Now, all that being said (man, I can't believe how I have to defend this), I do see why LLL leaders in NZ did what they did but I do think they could have handled it differently. What if, instead of removing this lovely image of papa feeding his baby, they put their efforts into normalizing nursing another way? Could we have two commercials? Could we have two families in the commercial (which, by the way, is a non smoking commercial)? I mean...can't we find another way that doesn't take away this image of a daddy feeding his baby in the most loving way possible? To me, this picture is empowering for young fathers who may not be as involved. Let's fight the bottle propping, the formula advertisements and continue normalizing breastfeeding and breastfeeding in public instead of fighting an ad like this. If it the mother had ANYTHING to do with this ad, I could see an argument but the mother isn't present.

I'm not saying lactivists are nutty. I'm a lactivist. An outspoken one. Every single person I know, friend, family member, acquaintance, neighbor...they all know it. My book shelves are lined with all breastfeeding books, my mind thinks about breastfeeding way more than it should, I talk about it multiple times a day, I hand out "thank you for nursing in public" cards...I am a lactivist. And I've been called a boob nazi, a breastfeeding nut..etc etc etc. I don't' like that we're viewed that way. WHAT I SAID was NOT that lactivists are nutty. What I SAID was that we are viewed that way and when we get pissed off and jump on this type of thing...it furthers that myth about us. That is all I said. And I also said I didn't agree with much of the way the article was written. But sometimes, people are SO quick to jump onto a few words and it gets out of hand.

Let's fight this:




And let's support and encourage this (and more!):





Sunday, February 5, 2012

Three and a Half

I've been breastfeeding Chicken Little for three and a half years. Never in my wildest dreams did I ever imagine nursing a child passed a year... but here we are... still going strong.  He's the oldest of all the nurslings in my little circle by a few weeks.

I remember sitting on New Years Eve chatting online with folks and wondering if this would be our last year nursing. He is well within the window of natural age self weaning.  It'll be completely up to him on when that window will come to a close. Right now he nurses about 3-4 times a day, mostly just ones that are in our daily routine.

Unlike baby sister Chicklett, Chicken Little has always been the kid that could stay on the nipple for hours. When he was a baby I would watch movie after movie during the day while he lazily slept and boobed during the day. I've almost always had to physically unlatch him with my hands to get him to stop. Now at three years old it's a little inside joke we have. At his pre-naptime boob I usually start to get a little antsy about ten minutes in. He can sense it... and usually smooshes his face into my boob so that I can't get my fingers in there to unlatch him. Fortunately for me, his laughing and antics usually free up space for me to sneak in.

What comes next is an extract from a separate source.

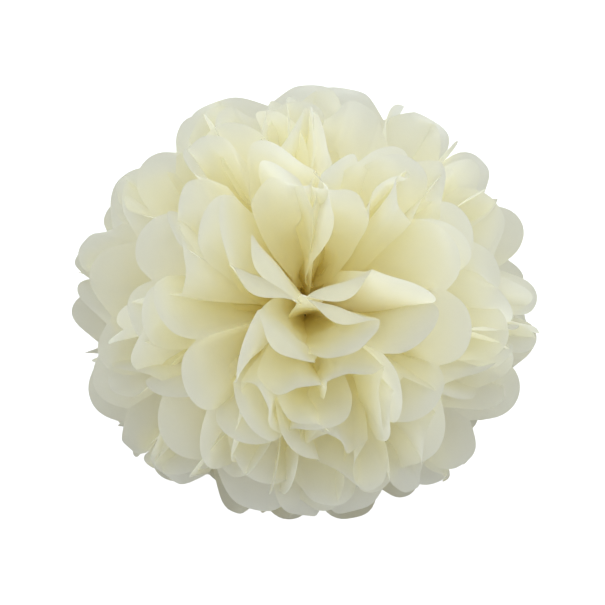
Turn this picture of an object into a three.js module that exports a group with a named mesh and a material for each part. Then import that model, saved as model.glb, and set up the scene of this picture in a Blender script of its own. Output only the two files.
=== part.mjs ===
// Tissue paper pom pom, 25 cm across, in millimetres, +Z up.
//
// Ten sheets of tissue are laid on each other, pleated together into one strip, gathered at the
// middle by a wire, rounded at both ends, and pulled apart: five sheets go up and five go down.
// Each sheet stays in one piece. It is a flat neck under the wire with a pleated fan on either side,
// and its two fans together go once round the ball. Tissue is far thinner than PAPER, which is the
// thickness that the solids are given.
//
// The strip lies along X with the wire round its middle, and the ball stands on its lowest sheet.
// The origin is the middle of the base.

import * as THREE from "three";
import { mergeVertices } from "three/addons/utils/BufferGeometryUtils.js";

// The flat sheet.
const SHEETS = 10;
const PLEATS = 14;
const SHEET_WIDTH = 508; // across the pleats
const SHEET_LENGTH = 254; // along the pleats
const SCALLOP = 20; // how deep the ends of the strip are rounded
const PAPER = 0.5;

// The gathered middle and the wire.
const NECK_HALF_LENGTH = 6; // along X, under the wire
const NECK_HALF_WIDTH = 4; // along Y
const NECK_PITCH = 0.85; // from one sheet to the next, along Z
const WIRE_DIAMETER = 0.9;
const WIRE_CLEARANCE = 0.35; // from the wire to the paper, and between its two twisted ends
const WIRE_TAIL = 22;
const WIRE_TURNS = 4;

// The opened ball. A lean is measured from straight up, so 90 degrees is level.
const TIE_HEIGHT = 85;
const TOP_LEAN = 26;
const UPPER_LEAN = 80; // lowest of the upper sheets
const LOWER_LEAN = 97; // highest of the lower sheets
const BASE_LEAN = 137; // the sheet that the ball stands on
const SEAM_PULL_UP = 0.78; // upper sheets at the seam: share of their lean that is left
const SEAM_PULL_DOWN = 0.5; // lower sheets at the seam: share left of what they stay above the base
const FAN_HALF_ANGLE = 92.7;
const TURN_LENGTH = 18; // from the neck to where a sheet has its full lean
const GATHER_LENGTH = 44; // from the neck to where a pleat has its full width
const PLEAT_ROOM = 0.5; // share of the way to the axis that a pleat may take up

const UPPER_SHEETS = SHEETS / 2;
const PANEL = SHEET_WIDTH / PLEATS;
const FOLD_END = SHEET_LENGTH / 2 - SCALLOP;
// Distances along a fold, from the wire, of its vertices.
const STATIONS = [NECK_HALF_LENGTH, 11, 18, 34, 62, FOLD_END];
// Angles of the vertices on the rounded end of a panel.
const SCALLOP_ANGLES = [45, 90, 135];
const WALK_STEP = 1;

const { degToRad, lerp, smoothstep } = THREE.MathUtils;

// The lean of a sheet at an azimuth measured from X. At the seam, where the two fans meet, upper
// sheets are pulled up and lower sheets down, which makes the ball narrower there.
function leanOf(sheet, azimuth) {
  const seam = Math.sin(azimuth) ** 4;
  if (sheet < UPPER_SHEETS) {
    const lean = lerp(TOP_LEAN, UPPER_LEAN, sheet / (UPPER_SHEETS - 1));
    return degToRad(lean * lerp(1, SEAM_PULL_UP, seam));
  }
  const aboveBase = lerp(BASE_LEAN - LOWER_LEAN, 0, (sheet - UPPER_SHEETS) / (UPPER_SHEETS - 1));
  return degToRad(BASE_LEAN - aboveBase * lerp(1, SEAM_PULL_DOWN, seam));
}

// Walks out from the neck for a distance along a sheet, in the upright plane of one azimuth.
function walk(sheet, azimuth, distance) {
  const finalLean = leanOf(sheet, azimuth);
  const place = { out: 0, up: TIE_HEIGHT + ((SHEETS - 1) / 2 - sheet) * NECK_PITCH, lean: 0 };
  for (let gone = NECK_HALF_LENGTH; gone <= distance; gone += WALK_STEP) {
    const step = Math.min(WALK_STEP, distance - gone);
    const turned = smoothstep(gone - NECK_HALF_LENGTH, 0, TURN_LENGTH);
    place.lean = lerp(Math.PI / 2, finalLean, turned);
    place.out += step * Math.sin(place.lean);
    place.up += step * Math.cos(place.lean);
  }
  return place;
}

// Half the depth of the pleats. A panel keeps its width: what the way round the ball leaves over
// goes into the depth.
function pleatDepth(out, distance, pitch) {
  const width = PANEL * smoothstep(distance - NECK_HALF_LENGTH, 0, GATHER_LENGTH);
  const depth = Math.sqrt(Math.max(width ** 2 - (out * pitch) ** 2, 0)) / 2;
  return Math.min(depth, PLEAT_ROOM * out);
}

// 1 on odd folds, -1 on even folds and straight in between.
function zigzag(fold) {
  return 1 - 2 * Math.abs((fold % 2) - 1);
}

// A point of a sheet and the direction of the paper's thickness there. Side is 1 for the fan on +X
// and -1 for the other one. Fold counts along Y and is a fraction between two folds.
function pointOf(sheet, side, fold, distance) {
  const pitch = degToRad(2 * FAN_HALF_ANGLE) / PLEATS;
  const azimuth = (fold - PLEATS / 2) * pitch;
  const { out, up, lean } = walk(sheet, azimuth, distance);
  const depth = pleatDepth(out, distance, pitch) * zigzag(fold);
  const reach = out + depth * Math.cos(lean);
  const neckY = (fold / PLEATS - 0.5) * 2 * NECK_HALF_WIDTH;
  const point = new THREE.Vector3(
    side * (NECK_HALF_LENGTH + reach * Math.cos(azimuth)),
    neckY + reach * Math.sin(azimuth),
    up - depth * Math.sin(lean),
  );
  const across = new THREE.Vector3(
    -side * Math.cos(lean) * Math.cos(azimuth),
    -Math.cos(lean) * Math.sin(azimuth),
    Math.sin(lean),
  );
  return { point, across };
}

// The middle surface of a sheet: its points and its triangles, which face up at the neck.
function sheetSurface(sheet) {
  const points = [];
  const triangles = [];
  const add = (side, fold, distance) => points.push(pointOf(sheet, side, fold, distance)) - 1;
  const folds = [];
  for (let fold = 0; fold <= PLEATS; fold++) {
    const left = STATIONS.map((distance) => add(-1, fold, distance));
    const right = STATIONS.map((distance) => add(1, fold, distance));
    folds.push([...left.reverse(), ...right]);
  }
  for (let panel = 0; panel < PLEATS; panel++) {
    const near = folds[panel];
    const far = folds[panel + 1];
    for (let row = 0; row + 1 < near.length; row++) {
      triangles.push([near[row], near[row + 1], far[row]]);
      triangles.push([far[row], near[row + 1], far[row + 1]]);
    }
    for (const side of [-1, 1]) {
      const [before, tip, after] = SCALLOP_ANGLES.map((angle) => {
        const fold = panel + (1 - Math.cos(degToRad(angle))) / 2;
        return add(side, fold, FOLD_END + SCALLOP * Math.sin(degToRad(angle)));
      });
      const start = side < 0 ? near[0] : near.at(-1);
      const end = side < 0 ? far[0] : far.at(-1);
      const fan = [[tip, after, end], [tip, end, start], [tip, start, before]];
      triangles.push(...(side < 0 ? fan.map((corners) => corners.reverse()) : fan));
    }
  }
  return { points, triangles };
}

// Gives a surface its thickness: one skin above, one below and a wall along the border. What would
// go through the table lies flat on it.
function paperGeometry({ points, triangles }) {
  const skin = (offset, lowest) => points.flatMap(({ point, across }) => {
    const moved = point.clone().addScaledVector(across, offset);
    return [moved.x, moved.y, Math.max(moved.z, lowest)];
  });
  const positions = [...skin(PAPER / 2, PAPER), ...skin(-PAPER / 2, 0)];
  const under = points.length;
  const edges = new Map();
  for (const [a, b, c] of triangles) {
    for (const [from, to] of [[a, b], [b, c], [c, a]]) {
      edges.set(`${from} ${to}`, [from, to]);
    }
  }
  const faces = triangles.flatMap(([a, b, c]) => [a, b, c, c + under, b + under, a + under]);
  for (const [from, to] of edges.values()) {
    if (!edges.has(`${to} ${from}`)) {
      faces.push(from, from + under, to, to, from + under, to + under);
    }
  }
  return closedGeometry(positions, faces);
}

function closedGeometry(positions, faces) {
  const geometry = new THREE.BufferGeometry();
  geometry.setAttribute("position", new THREE.Float32BufferAttribute(positions, 3));
  geometry.setIndex(faces);
  return mergeVertices(geometry, 1e-3);
}

// The wire: in along one strand of the twist, once round the neck, and out along the other strand.
function wireGeometry() {
  const radius = WIRE_DIAMETER / 2;
  const halfStack = ((SHEETS - 1) * NECK_PITCH + PAPER) / 2;
  const halfY = NECK_HALF_WIDTH + WIRE_CLEARANCE + radius;
  const halfZ = halfStack + WIRE_CLEARANCE + radius;
  const strand = (phase) => {
    const steps = WIRE_TURNS * 8;
    return Array.from({ length: steps + 1 }, (_, i) => {
      const angle = phase + (i / steps) * WIRE_TURNS * 2 * Math.PI;
      const offset = radius + WIRE_CLEARANCE / 2;
      const y = halfY + halfZ + (i / steps) * WIRE_TAIL;
      return new THREE.Vector3(offset * Math.sin(angle), y, TIE_HEIGHT + offset * Math.cos(angle));
    });
  };
  const corners = [[1, 1], [-1, 1], [-1, -1], [1, -1]];
  const loop = corners.map(([y, z]) => new THREE.Vector3(0, y * halfY, TIE_HEIGHT + z * halfZ));
  const path = new THREE.CatmullRomCurve3(
    [...strand(0).reverse(), ...loop, ...strand(Math.PI)], false, "centripetal",
  );
  const section = new THREE.Shape().absarc(0, 0, radius, 0, 2 * Math.PI);
  const wire = new THREE.ExtrudeGeometry(section, {
    steps: 84,
    curveSegments: 6,
    extrudePath: path,
  });
  wire.deleteAttribute("normal");
  wire.deleteAttribute("uv");
  return mergeVertices(wire, 1e-3);
}

const tissue = new THREE.MeshStandardMaterial({ color: 0xeee6b9, roughness: 0.9 });
const steel = new THREE.MeshStandardMaterial({ color: 0x6f7468, metalness: 0.6, roughness: 0.5 });

function addPart(group, name, geometry, material) {
  geometry.computeVertexNormals();
  const mesh = new THREE.Mesh(geometry, material);
  mesh.name = name;
  group.add(mesh);
}

const pompom = new THREE.Group();
pompom.name = "tissue_pom_pom";
for (let sheet = 0; sheet < SHEETS; sheet++) {
  const name = `sheet_${String(sheet + 1).padStart(2, "0")}`;
  addPart(pompom, name, paperGeometry(sheetSurface(sheet)), tissue);
}
addPart(pompom, "wire_tie", wireGeometry(), steel);

export default pompom;
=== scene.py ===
# %% [markdown]
# # A tissue paper pom pom
#
# The real ball is made from ten sheets of tissue. They are laid on each other, pleated into one
# strip, tied at the middle with a wire and rounded at the ends. Then the sheets are pulled apart
# one by one, five up and five down, and the pleats open into petals.
#
# Each sheet is one piece here too: a flat grid of paper that is pleated, tied and opened in code,
# and then left to settle so that it keeps its size and stays clear of its neighbours.

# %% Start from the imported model
import math

import bmesh
import bpy
import numpy as np
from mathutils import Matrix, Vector


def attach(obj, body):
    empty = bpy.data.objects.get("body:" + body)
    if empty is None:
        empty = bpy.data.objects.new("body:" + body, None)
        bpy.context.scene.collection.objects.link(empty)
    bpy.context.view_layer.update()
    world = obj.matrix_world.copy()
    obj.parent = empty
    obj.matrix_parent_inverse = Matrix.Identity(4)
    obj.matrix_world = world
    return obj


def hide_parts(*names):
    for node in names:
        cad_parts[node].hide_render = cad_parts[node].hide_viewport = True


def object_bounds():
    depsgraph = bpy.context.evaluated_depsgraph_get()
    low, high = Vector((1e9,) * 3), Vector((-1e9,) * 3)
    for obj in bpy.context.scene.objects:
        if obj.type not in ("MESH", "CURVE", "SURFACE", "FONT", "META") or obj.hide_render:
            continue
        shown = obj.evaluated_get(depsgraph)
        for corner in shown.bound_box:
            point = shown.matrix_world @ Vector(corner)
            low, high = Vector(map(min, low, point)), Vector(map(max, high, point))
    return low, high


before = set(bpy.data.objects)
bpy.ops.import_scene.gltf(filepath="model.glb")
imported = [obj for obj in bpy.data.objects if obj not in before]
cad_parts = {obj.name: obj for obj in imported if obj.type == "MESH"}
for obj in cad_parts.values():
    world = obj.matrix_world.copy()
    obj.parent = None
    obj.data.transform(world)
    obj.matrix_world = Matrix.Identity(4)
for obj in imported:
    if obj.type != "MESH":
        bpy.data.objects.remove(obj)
cad_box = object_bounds()
low, high = Vector(cad_box[0]), Vector(cad_box[1])
middle = (low + high) / 2
MM = 0.001
print("CAD box, mm:", [round(v / MM) for v in high - low])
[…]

There has been a joke in this house that our daughter would wean before her big brother. She is not quite the boob monster that he has always been. Don't get me wrong, she loves booby milk... but she's always been a "drink and dash" kid. Been a totally different relationship than what I have with the boy. They are 25 months apart, and it could be possible that Chicklett self weans at two years old and Chicken Little is still nursing strong at four. I don't know if that's ever happened to anyone before, but I suppose anything is possible.

At this point we've never gone more than 24 hours without a boob and he is obviously very interested in nursing. From conversations with previous full term nursing mothers it seems like the self weaning process is a slow one. I really don't anticipate this being the year of his weaning, but there is a little birdy in the back of my head saying that if it is his time I will be ready to follow his lead.

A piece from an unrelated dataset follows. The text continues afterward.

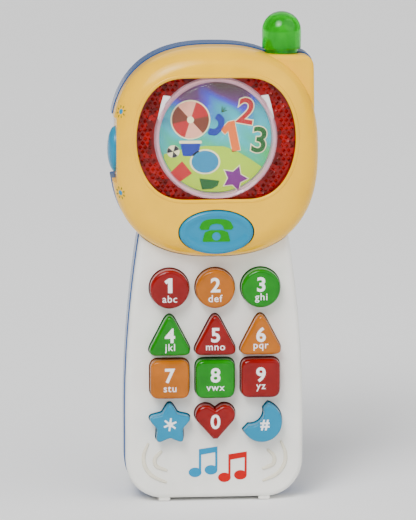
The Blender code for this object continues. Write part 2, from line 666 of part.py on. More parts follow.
def make_batteries():
    nub = 1.0
    half = BATTERY_LENGTH / 2
    for side, name in ((-1, "battery_left"), (1, "battery_right")):
        cell = turned(name, [(0, half), (2.7, half), (2.7, half - nub), (BATTERY_R - 0.6, half - nub),
                             (BATTERY_R, half - nub - 0.6), (BATTERY_R, -half + 0.6), (BATTERY_R - 0.6, -half),
                             (0, -half)], "battery_wrap", (side * 7.5, BATTERY_Y, BATTERY_LOW + half), 20)
        if side > 0:
            cell.rotation_euler = (math.radians(180), 0, 0)
    low, high = BATTERY_LOW - GAP, BATTERY_LOW + BATTERY_LENGTH + GAP
    bridge = boxes("battery_bridge", [((-14.6, 2.2, 29.5), (14.6, 11.8, 29.9))], "steel")
    join(bridge, boxes("bridge_bump", [((5.0, 6.6, 29.7), (10.0, 11.2, low))], None))
    positive = boxes("contact_positive", [((-14.6, 3.8, 85.7), (-1.0, 11.8, 86.1))], "steel")
    join(positive, boxes("positive_bump", [((-10.0, 6.6, high), (-5.0, 11.2, 85.9)),
                                           ((-12.0, 3.8, 85.9), (-10.0, 4.4, 90.6))], None))
    negative = boxes("contact_negative", [((1.0, 3.8, 85.7), (14.6, 11.8, 86.1))], "steel")
    join(negative, boxes("negative_tail", [((10.0, 3.8, 85.9), (12.0, 4.4, 90.6))], None))
    for name, x, base, top in (("battery_spring_left", -7.5, 30.2, low), ("battery_spring_right", 7.5, 85.4, high)):
        turns = 2.0
        count = int(turns * 10)
        wire = 0.3
        rise = math.copysign(1.0, top - base)
        helix = []
        for i in range(count + 1):
            t = i / count
            angle = 2 * math.pi * turns * t
            radius = 4.2 - 1.0 * t
            z = base + rise * wire + (top - base - 2 * rise * wire) * t
            helix.append((x + radius * math.cos(angle), BATTERY_Y + radius * math.sin(angle), z))
        tube(name, helix, wire, "steel")
    for side, name in ((-1, "battery_lead_positive"), (1, "battery_lead_negative")):
        tube(name, smooth_route([(side * 11, 4.1, 91.4), (side * 11, 3.9, 95), (side * 10, 2.2, 99),
                                 (side * 9, 0.9, 102)]), 0.45,
             "red_wire" if side < 0 else "black_wire")


def make_battery_door():
    """The door turns about its outer lower edge, where two tongues hook behind the shell."""
    outline = [(-DOOR_HALF, DOOR_LOW), (DOOR_HALF, DOOR_LOW), (DOOR_HALF, DOOR_HIGH)]
    dip = math.asin((DOOR_EAR_Z - DOOR_HIGH) / DOOR_EAR_R)
    for i in range(13):
        angle = (math.pi + 2 * dip) * i / 12 - dip
        outline.append((DOOR_EAR_R * math.cos(angle), DOOR_EAR_Z + DOOR_EAR_R * math.sin(angle)))
    outline.append((-DOOR_HALF, DOOR_HIGH))
    outline = [(x, z - DOOR_LOW) for x, z in outline]
    door = lofted("battery_door", [(outline, DOOR_INNER_Y - DOOR_OUTER_Y), (outline, 0)], "blue_plastic",
                  (0, DOOR_OUTER_Y, DOOR_LOW))
    tongues = boxes("door_tongues", [((x - 2, 14.9, DOOR_LOW - 1.1), (x + 2, 16.1, DOOR_LOW + 2.4))
                                     for x in (-10, 10)], None)
    roots = boxes("tongue_roots", [((x - 2, 15.5, DOOR_LOW + 0.9), (x + 2, 17.0, DOOR_LOW + 2.4))
                                   for x in (-10, 10)], None)
    seat = turned("door_screw_seat", [(0, -10), (1.6, -10), (1.6, -17.5), (2.9, -17.5), (2.9, -20), (0, -20)],
                  None, (0, 0, DOOR_EAR_Z), 16, "Y")
    join(door, tongues, roots)
    cut(door, seat)
    turned("battery_door_screw", [(0, -17.6 + 4.0), (1.15, -17.6 + 4.0), (1.15, -17.85), (2.5, -17.85),
                                  (2.5, -18.2), (0, -18.2)], "steel", (0, 0, DOOR_EAR_Z), 12, "Y")


def make_screws():
    for i, (x, z) in enumerate(mirrored(ALL_POSTS), 1):
        turned(f"housing_screw_{i}", [(0, 4.5), (1.2, 4.5), (1.2, -9.3), (2.4, -9.3), (2.4, -11.0), (0, -11.0)],
               "steel", (x, 0, z), 10, "Y")


make_rear_shell()
make_keypad_shell()
make_head_cover()
make_antenna()
make_screen()
make_buttons()
make_electronics()
make_batteries()
make_battery_door()
make_screws()
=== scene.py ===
"""Looks of the toy cell phone: smooth shells, tinted keys, a printed picture and studio light.

Lengths here are millimetres from the phone's own axis and parting plane; SHIFT, read from the frame,
moves them to the row frame, and MM turns them into metres.
"""
import json
import math
import random

import bmesh
import bpy
from mathutils import Matrix, Vector


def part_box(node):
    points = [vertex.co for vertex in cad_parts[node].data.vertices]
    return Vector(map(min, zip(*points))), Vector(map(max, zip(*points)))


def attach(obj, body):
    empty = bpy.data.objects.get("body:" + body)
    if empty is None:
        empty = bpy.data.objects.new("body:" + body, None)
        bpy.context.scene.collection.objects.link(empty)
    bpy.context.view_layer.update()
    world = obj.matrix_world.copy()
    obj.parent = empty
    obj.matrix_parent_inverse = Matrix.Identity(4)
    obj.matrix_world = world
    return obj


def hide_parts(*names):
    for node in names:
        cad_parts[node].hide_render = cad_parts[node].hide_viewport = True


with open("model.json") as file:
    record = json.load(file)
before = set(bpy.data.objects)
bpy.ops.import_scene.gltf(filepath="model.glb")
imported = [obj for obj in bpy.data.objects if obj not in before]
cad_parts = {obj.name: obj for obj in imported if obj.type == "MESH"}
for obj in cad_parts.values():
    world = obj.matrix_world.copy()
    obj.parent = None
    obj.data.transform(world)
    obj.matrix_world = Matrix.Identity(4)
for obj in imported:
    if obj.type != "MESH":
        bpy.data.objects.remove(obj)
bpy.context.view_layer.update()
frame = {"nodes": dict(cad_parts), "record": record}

MM = 0.001


def middle(node):
    low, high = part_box(node)
    return (Vector(low) + Vector(high)) / 2


SHIFT = Vector((middle("screen_picture").x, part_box("rear_shell")[0][1], 0.0))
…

Thursday, February 2, 2012

Not So Graceful, The Grace Cafe

Imagine if you visited a small business of a cute little cafe... enjoyed your food... breastfed your child... and had an all around pleasant experience only to go home and find this as the Facebook status for that little cafe:


"We fully support a mother's desire to nurse her child, but we would appreciate it if you would use discretion by covering yourself. Thank you."

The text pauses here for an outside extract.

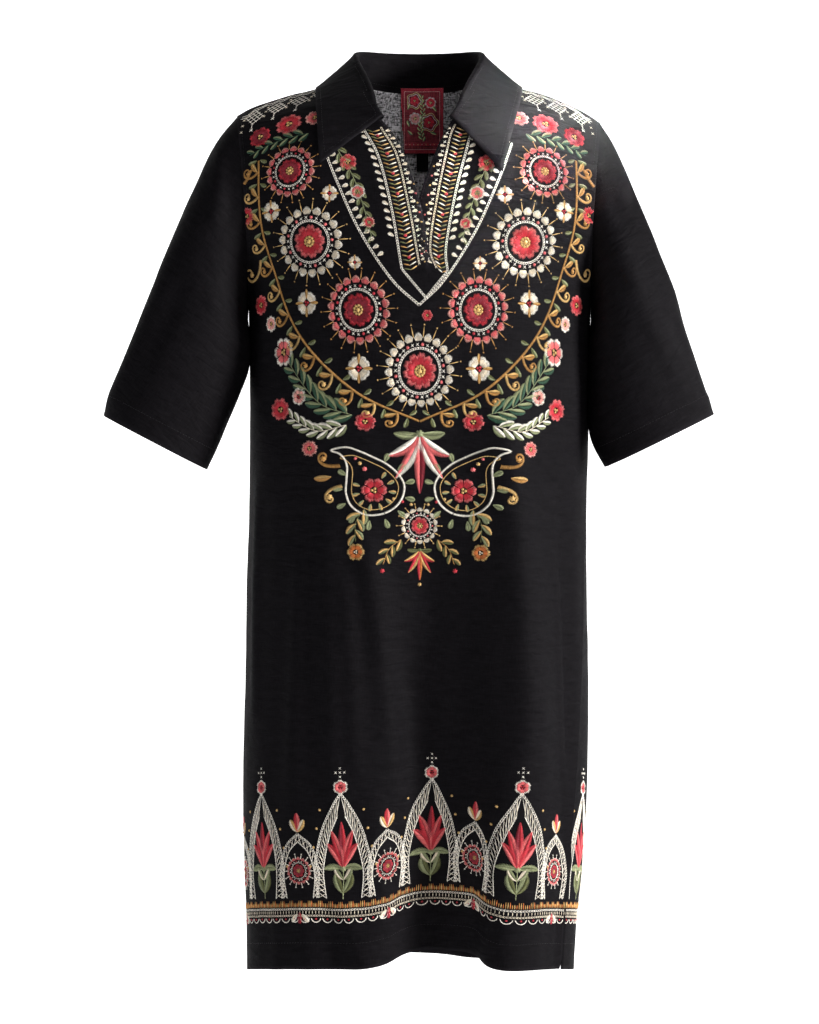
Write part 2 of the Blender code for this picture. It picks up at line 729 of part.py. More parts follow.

That is what happened to Charisma and her friend when they ate lunch at The Grace Cafe yesterday in Bellingham Washington. Much of the original post is recorded in screen shots, but it has been removed from the cafe's Facebook wall.  You can see much of the backlash from that status, and it was removed as soon as the owners realized that they were in the wrong. She is citing ignorance to the law and has apologized. It's fantastic that she backtracked and apologized, businesses who stand behind their discrimination until they are blue in the face certain do exist. Remember No Strings Attached in Dekalb? THAT guy was truly a hateful individual.  I'm glad that The Grace Cafe owner realized the error of her ways, and therefore she probably doesn't deserve to be continually attacked by the masses, but I don't believe I would dine there. She may as well have posted on her Facebook status that she would like for African Americans or Gays to sit at the back of the restaurant. It's an ugly cruel thought, and one that is not easily erased just by claiming you had no idea it was legally protected for her to breastfeed without a cover. Breastfeeding in public may not exactly be a "civil rights issue" in the eyes of the law, but it certainly is a civil right in my mind. And most certainly one I will defend with utmost seriousness. 


I gather from the Facebook wall that this morning The Grace Cafe will have a "breastfeeding friendly" sign hanging in the window. What do you think about this? Is it false advertising? Probably not, I think we all know they would be a fool to harass a breastfeeding mother at this point. We all know her true feelings now, and personally I would never be comfortable breastfeeding there based on that original status. This sign will probably put at ease new mothers who are unaware of the incident... but for those of us who know the back story... I would know that she would rather I be covered and hidden. Which, many of us know that covering a nursling is easier said than done. An uncovered mother isn't necessarily showing any skin to the public either, for the record. But, even if she is - your opinions about it being wrong don't really matter. She is protected by law to nurse however she is comfortable doing so.